Write out exactly the lines from the start of the entries through the one that contains "const plugLength = 20;", including both.

(Modeling code records)

━━━

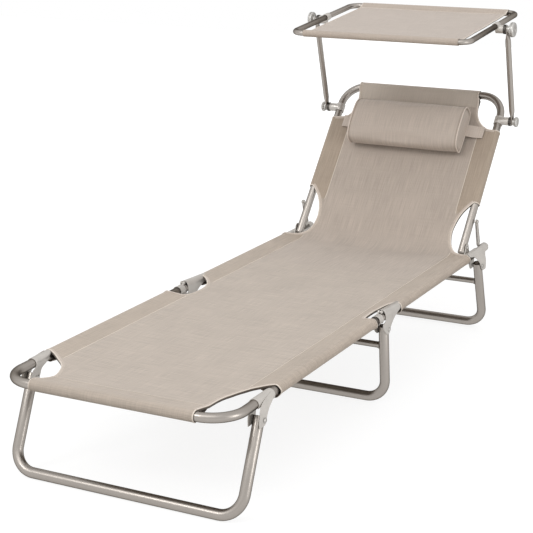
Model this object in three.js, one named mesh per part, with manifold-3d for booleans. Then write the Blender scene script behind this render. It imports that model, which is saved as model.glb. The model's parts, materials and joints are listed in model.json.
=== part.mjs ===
import * as THREE from 'three';
import { mergeVertices } from 'three/addons/utils/BufferGeometryUtils.js';
import Module from 'manifold-3d';

// Sun lounger with a canopy: foot, seat and back sections of bent tube, hinged end to end.
// Lengths are millimetres. X is across, Y runs from the foot end to the head, Z is up.
// Places along Y are measured from the foot rail until the whole lounger is centred.

// Frame tubes
const railSpacing = 562;
const railHeight = 239;
const railRadius = 11;
const footBendRadius = 72;
const footLength = 780;
const seatLength = 659;
const railTail = 53;
const hingeGap = 0.5;

// Back section
const backClearance = 2.5;
const backLength = 505;
const backBendRadius = 68;
const backTail = 18;
const backHingeRise = 22;
const backAngle = 49.5;

// Legs
const legRadius = 12.5;
const legBendRadius = 52;
const legDrop = 34;
const legTail = 8;
const frontLegSpread = 14;
const frontLegPlace = 121;
const frontLegAngle = 23.5;
const midLegSetback = 25;
const midLegAngle = -6.2;
const rearLegSpread = 20;
const rearLegSetback = 33;
const rearLegAngle = -19;
const crossbarRadius = 8;
const midCrossbarDrop = 46;
const rearCrossbarDrop = 56;

// Brackets, pins and rivets
const plate = 1.6;
const fitGap = 0.3;
const sideGap = 0.6;
const rivetRadius = 3;
const rivetHeadRadius = 6;
const rivetHead = 2.5;
const headTopShare = 0.7;
const flareHeight = 8;
const cheekTopDrop = 11;
const saddleSkirt = 3;
const saddleLead = 9;
const cheekHalf = 19;
const cheekReach = 25;
const cheekFlare = 38;
const sleeveClearance = 12;

// Middle hinge
const midHingeClearance = 5;
const midEyeRadius = 4.6;
const midPinRadius = 2.3;
const midPinHeadRadius = 4.2;
const earThickness = 5;
const knuckleReach = 30;
const knuckleInset = 7;

// Back support
const strutPlace = 86;
const strutAngle = 122;
const strutLength = 82.5;
const strutWidth = 14;
const strutThickness = 7;
const strutWall = 1.5;
const strutInset = 1.3;
const pocketLength = 44;
const plugLength = 20;

// Sling
const cloth = 1.6;
const sleeveRoom = 1;
const seamInset = 50;
const footSleeveInset = 75;
const footCutStart = 100;
const footSleeveStart = 192;
const footSleeveGap = 35;
const seatSleeveLead = 120;
const seatSleeveGap = 49;
const midCutInset = 21;
const midCutLength = 84;
const cornerEase = 6;
const backSleeveStart = 140;
const backSleeveGap = 121;
const headSleeveInset = 69.5;
const headSleeveShift = 8;
const headCutInset = 62.5;
const headCutGap = 83;
const waistInset = 42.5;

// Pillow and its strap
const pillowInset = 84.5;
const pillowHeight = 142;
const pillowThickness = 68;
const pillowGap = 146;
const pillowEndBulge = 6;
const pillowEndShare = 0.6;
const pillowCrownShare = 0.08;
const pillowCrownPower = 4;
const pillowBackShare = 0.4;
const pillowFacePower = 0.8;
const pillowBackPower = 0.55;
const strapInset = 30.5;
const strapWidth = 39;
const strapGap = 133;

// Canopy and its arms
const canopyInset = 33;
const canopyTubeRadius = 8;
const canopyBendRadius = 30;
const canopyFront = 234;
const canopyRear = 191;
const canopyRise = 8.3;
const canopyTilt = 5.5;
const canopyCloth = 1.2;
const canopyCoverInset = 27;
const canopySeamInset = 26;
const canopySleeveRoom = 0.6;
const armGap = 83;
const armOffset = 3;
const armLength = 290;
const armLean = 16.8;
const armRadius = 8;
const armSpread = 42.5;
const eyeThickness = 5;
const eyeRadius = 10;
const eyeNeck = 26;
const clampWall = 2.4;
const clampLength = 24;
const bossRadius = 12;
const boltRadius = 3;
const boltGrip = 9;
const lowerKnobRadius = 15;
const lowerKnobThickness = 14;
const upperKnobRadius = 21;
const upperKnobThickness = 20;
const knobHubRadius = 11;
const knobEdge = 3;
const knobHubShare = 0.35;

// Steps in round shapes
const tubeSides = 16;
const thinSides = 12;
const bendSteps = 6;
const arcSteps = 12;
const curveSteps = 8;
const knobSides = 24;
const pillowRings = 17;
const pillowSides = 28;

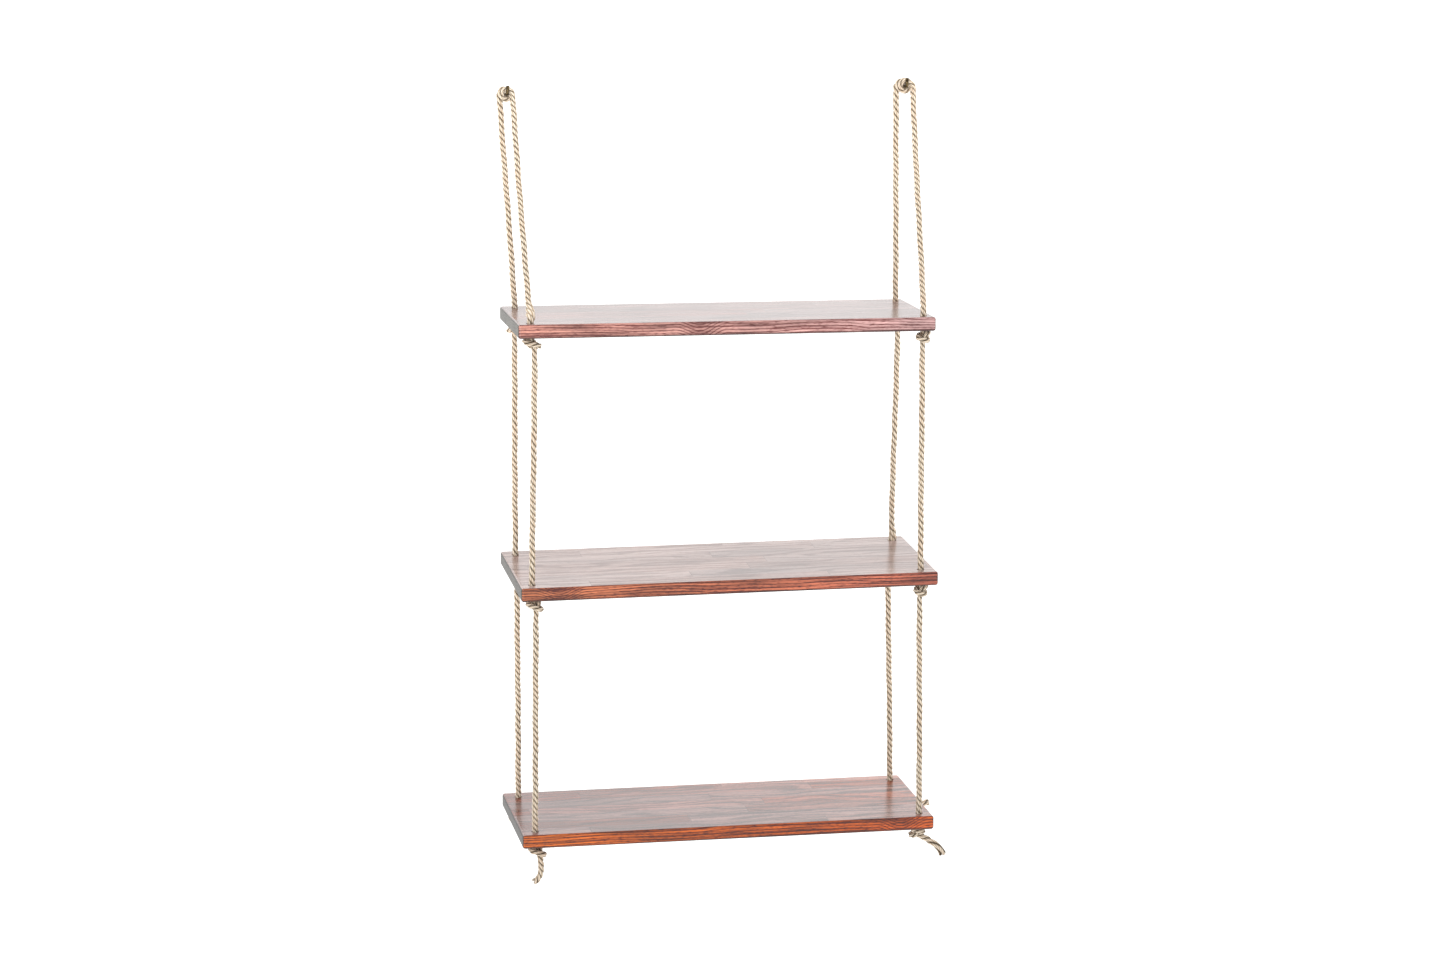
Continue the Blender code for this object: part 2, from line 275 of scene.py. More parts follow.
def varnished_hardwood(name, row):
    """Sheesham under three brushed coats of clear varnish.

    The staves differ in tone, with dark growth lines and fine open pores. The varnish is
    hard and glossy, so a flat view along a board shows mostly the room's white light.
    """
    finish, tree, shader = new_finish(name)
    place = add(tree, "Attribute", take="Vector", attribute_name="place_in_board")
    x, y, z = add(tree, "SeparateXYZ", (place,), slice(0, 3))
    # Which stave across the board, which length along it, and three numbers for that piece.
    # The numbers shift its figure, but not on the front edge, which is one clear strip.
    start = BOARD_DEPTH / 2 / STAVE_WIDTH + FIRST_SEAM
    across = add(tree, "Math", (y, 1 / STAVE_WIDTH, start), operation="MULTIPLY_ADD")
    rank = add(tree, "Math", (across,), operation="FLOOR")
    stagger = add(tree, "TexWhiteNoise", {"W": rank}, "Value", noise_dimensions="1D")
    shifted = add(tree, "Math", (x, 1 / STAVE_LENGTH, stagger), operation="MULTIPLY_ADD")
    run = add(tree, "Math", (shifted,), operation="FLOOR")
    piece = add(tree, "CombineXYZ", (rank, run, row["seed"]))
    chance = add(tree, "TexWhiteNoise", {"Vector": piece}, "Color", noise_dimensions="3D")
    tone, greyness = add(tree, "SeparateColor", (chance,), slice(0, 2))
    edge = add(tree, "Attribute", take="Fac", attribute_name="front_edge")
    shift = add(tree, "MapRange", (edge, 0.0, 1.0, 3.0, 0.0))
    own = add(tree, "VectorMath", (place, (row["seed"], 0.0, 0.0)), operation="ADD")
    own = add(tree, "VectorMath", (chance, shift, own), operation="MULTIPLY_ADD")
    # Growth lines run along the stave, drift over some 170 mm along it and 40 mm across, and
    # bend round where a knot has been.
    drift = add(tree, "Mapping", {"Vector": own, "Scale": (6.0, 24.0, 24.0)})
    drift = add(tree, "TexNoise", {"Vector": drift, "Scale": 1.0, "Detail": 2.0, "Roughness": 0.45})
    bend = add(tree, "Math", (x, row["swirl"]), operation="SUBTRACT")
    bend = add(tree, "Math", (bend,), operation="ABSOLUTE")
    knot = add(tree, "MapRange", (bend, 0.0, SWIRL_REACH, edge, 0.0), interpolation_type="SMOOTHSTEP")
    bend = add(tree, "Math", (knot, 3.0), operation="MULTIPLY")
    level = add(tree, "Math", (y, 1 / FACE_RING_SPACING, bend), operation="MULTIPLY_ADD")
    level = add(tree, "Math", (z, 1 / RING_SPACING, level), operation="MULTIPLY_ADD")
    level = add(tree, "Math", (drift, 5.5, level), operation="MULTIPLY_ADD")
    level = add(tree, "Math", (level, 2 * math.pi), operation="MULTIPLY")
    ring = add(tree, "Math", (level,), operation="SINE")
    ring = add(tree, "MapRange", (ring, 0.2, 0.9, 0.0, 0.6))
    # Streaks 2 mm wide and 90 mm long, and pores of about 1 by 6 mm, which is two or three
    # times as wide as real ones so that they show.
    streak = add(tree, "Mapping", {"Vector": own, "Scale": (11.0, 520.0, 520.0)})
    streak = add(tree, "TexNoise", {"Vector": streak, "Scale": 1.0, "Detail": 4.0, "Roughness": 0.62})
    pore = add(tree, "Mapping", {"Vector": own, "Scale": (170.0, 1100.0, 1100.0)})
    pore = add(tree, "TexNoise", {"Vector": pore, "Scale": 1.0, "Detail": 1.0})
    pore = add(tree, "MapRange", (pore, 0.50, 0.72, 0.0, 0.5))
    dark = add(tree, "MapRange", (streak, 0.42, 0.62, 0.0, 0.75))
    dark = add(tree, "Math", (knot, 0.3, dark), operation="MULTIPLY_ADD")
    dark = add(tree, "Math", (dark, ring), operation="ADD")
    dark = add(tree, "Math", (dark, pore), operation="ADD", use_clamp=True)
    # On the faces each piece has its own tone, with thin glue lines between the pieces, and
    # the varnish has aged unevenly in clouds of 50 to 100 mm.
    left, right, deep = (paint(code) for code in row["face"])
    spread = row["contrast"]
    share = add(tree, "MapRange", (x, -row["length"] / 2, row["length"] / 2, 0.0, 1.0))
    light = add(tree, "Mix", {0: share, 6: left, 7: right}, 2, data_type="RGBA")
    on_face = add(tree, "Mix", {0: dark, 6: light, 7: deep}, 2, data_type="RGBA")
    aged = {"Vector": place, "Location": (row["seed"], 0, 0), "Scale": (9.0, 22.0, 1.0)}
    aged = add(tree, "Mapping", aged)
    aged = add(tree, "TexNoise", {"Vector": aged, "Scale": 1.0, "Detail": 1.0})
    aged = add(tree, "MapRange", (aged, 0.3, 0.7, 0.86, 1.12))
    tone = add(tree, "MapRange", (tone, 0.0, 1.0, -0.26 * spread, 0.22 * spread))
    tone = add(tree, "Math", (tone, aged), operation="ADD")
    greyness = add(tree, "MapRange", (greyness, 0.0, 1.0, 1.0 - 0.3 * spread, 1.0 + 0.15 * spread))
    on_face = add(tree, "HueSaturation", {"Color": on_face, "Value": tone, "Saturation": greyness})
    seam = add(tree, "Math", (across, 1.0), operation="PINGPONG")
    seam = add(tree, "Math", (seam, SEAM_SHARE), operation="LESS_THAN")
    joint = add(tree, "Math", (shifted,), operation="FRACT")
    joint = add(tree, "Math", (joint, JOINT_SHARE), operation="LESS_THAN")
    glue = add(tree, "Math", (seam, joint), operation="MAXIMUM")
    glue = add(tree, "Math", (glue, 0.5 * spread), operation="MULTIPLY")
    on_face = add(tree, "Mix", {0: glue, 6: on_face, 7: paint("2b1512")}, 2, data_type="RGBA")
    # The front edge is cleaner and redder. Its tone drifts from end to end and in zones of
    # 60 by 9 mm, and painted shade darkens it along its two arrises.
    left, right, deep = (paint(code) for code in row["edge"])
    light = add(tree, "Mix", {0: share, 6: left, 7: right}, 2, data_type="RGBA")
    lower = add(tree, "MapRange", (z, *LOWER_ARRIS_SHADE, 0.0, 0.9))
    upper_arris_shade = add(tree, "MapRange", (z, *UPPER_ARRIS_SHADE, 0.0, 0.5))
    dark = add(tree, "Math", (dark, upper_arris_shade), operation="MAXIMUM")
    on_edge = add(tree, "Mix", {0: dark, 6: light, 7: deep}, 2, data_type="RGBA")
    zone = add(tree, "Mapping", {"Vector": own, "Scale": (17.0, 1.0, 110.0)})
    zone = add(tree, "TexNoise", {"Vector": zone, "Scale": 1.0, "Detail": 2.0})
    zone = add(tree, "MapRange", (zone, 0.3, 0.7, 0.72, 1.28))
    on_edge = add(tree, "HueSaturation", {"Color": on_edge, "Value": zone})
    # Painted shade, nearly black, along the lower arris.
    on_edge = add(tree, "Mix", {0: lower, 6: on_edge, 7: paint("1c0a07")}, 2, data_type="RGBA")
    wood = add(tree, "Mix", {0: edge, 6: on_face, 7: on_edge}, 2, data_type="RGBA")
    tree.links.new(wood, shader.inputs["Base Color"])
    shader.inputs["Roughness"].default_value = 0.55
    shader.inputs["Specular IOR Level"].default_value = 0.05
    shader.inputs["Coat Weight"].default_value = 1.0
    shader.inputs["Coat Roughness"].default_value = 0.22
    shader.inputs["Coat IOR"].default_value = 1.45
    relief = add(tree, "Math", (streak, 0.7, pore), operation="MULTIPLY_ADD")
    grain = add(tree, "Bump", {"Height": relief, "Strength": 0.2, "Distance": 0.0001}, invert=True)
    tree.links.new(grain, shader.inputs["Normal"])
    # The brushed film has a shallow ripple, 30 mm across the board and 125 mm along it.
    ripple = add(tree, "Mapping", {"Vector": place, "Scale": (8.0, 34.0, 34.0)})
    ripple = add(tree, "TexNoise", {"Vector": ripple, "Scale": 1.0, "Detail": 2.0})
    film = add(tree, "Bump", {"Height": ripple, "Strength": 0.5, "Distance": 0.0009})
    tree.links.new(film, shader.inputs["Coat Normal"])
    return finish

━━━

EXPECTED ANSWER:
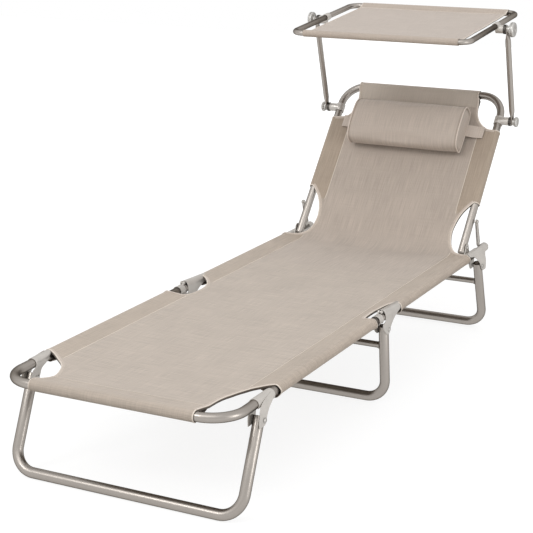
Model this object in three.js, one named mesh per part, with manifold-3d for booleans. Then write the Blender scene script behind this render. It imports that model, which is saved as model.glb. The model's parts, materials and joints are listed in model.json.
=== part.mjs ===
import * as THREE from 'three';
import { mergeVertices } from 'three/addons/utils/BufferGeometryUtils.js';
import Module from 'manifold-3d';

// Sun lounger with a canopy: foot, seat and back sections of bent tube, hinged end to end.
// Lengths are millimetres. X is across, Y runs from the foot end to the head, Z is up.
// Places along Y are measured from the foot rail until the whole lounger is centred.

// Frame tubes
const railSpacing = 562;
const railHeight = 239;
const railRadius = 11;
const footBendRadius = 72;
const footLength = 780;
const seatLength = 659;
const railTail = 53;
const hingeGap = 0.5;

// Back section
const backClearance = 2.5;
const backLength = 505;
const backBendRadius = 68;
const backTail = 18;
const backHingeRise = 22;
const backAngle = 49.5;

// Legs
const legRadius = 12.5;
const legBendRadius = 52;
const legDrop = 34;
const legTail = 8;
const frontLegSpread = 14;
const frontLegPlace = 121;
const frontLegAngle = 23.5;
const midLegSetback = 25;
const midLegAngle = -6.2;
const rearLegSpread = 20;
const rearLegSetback = 33;
const rearLegAngle = -19;
const crossbarRadius = 8;
const midCrossbarDrop = 46;
const rearCrossbarDrop = 56;

// Brackets, pins and rivets
const plate = 1.6;
const fitGap = 0.3;
const sideGap = 0.6;
const rivetRadius = 3;
const rivetHeadRadius = 6;
const rivetHead = 2.5;
const headTopShare = 0.7;
const flareHeight = 8;
const cheekTopDrop = 11;
const saddleSkirt = 3;
const saddleLead = 9;
const cheekHalf = 19;
const cheekReach = 25;
const cheekFlare = 38;
const sleeveClearance = 12;

// Middle hinge
const midHingeClearance = 5;
const midEyeRadius = 4.6;
const midPinRadius = 2.3;
const midPinHeadRadius = 4.2;
const earThickness = 5;
const knuckleReach = 30;
const knuckleInset = 7;

// Back support
const strutPlace = 86;
const strutAngle = 122;
const strutLength = 82.5;
const strutWidth = 14;
const strutThickness = 7;
const strutWall = 1.5;
const strutInset = 1.3;
const pocketLength = 44;
const plugLength = 20;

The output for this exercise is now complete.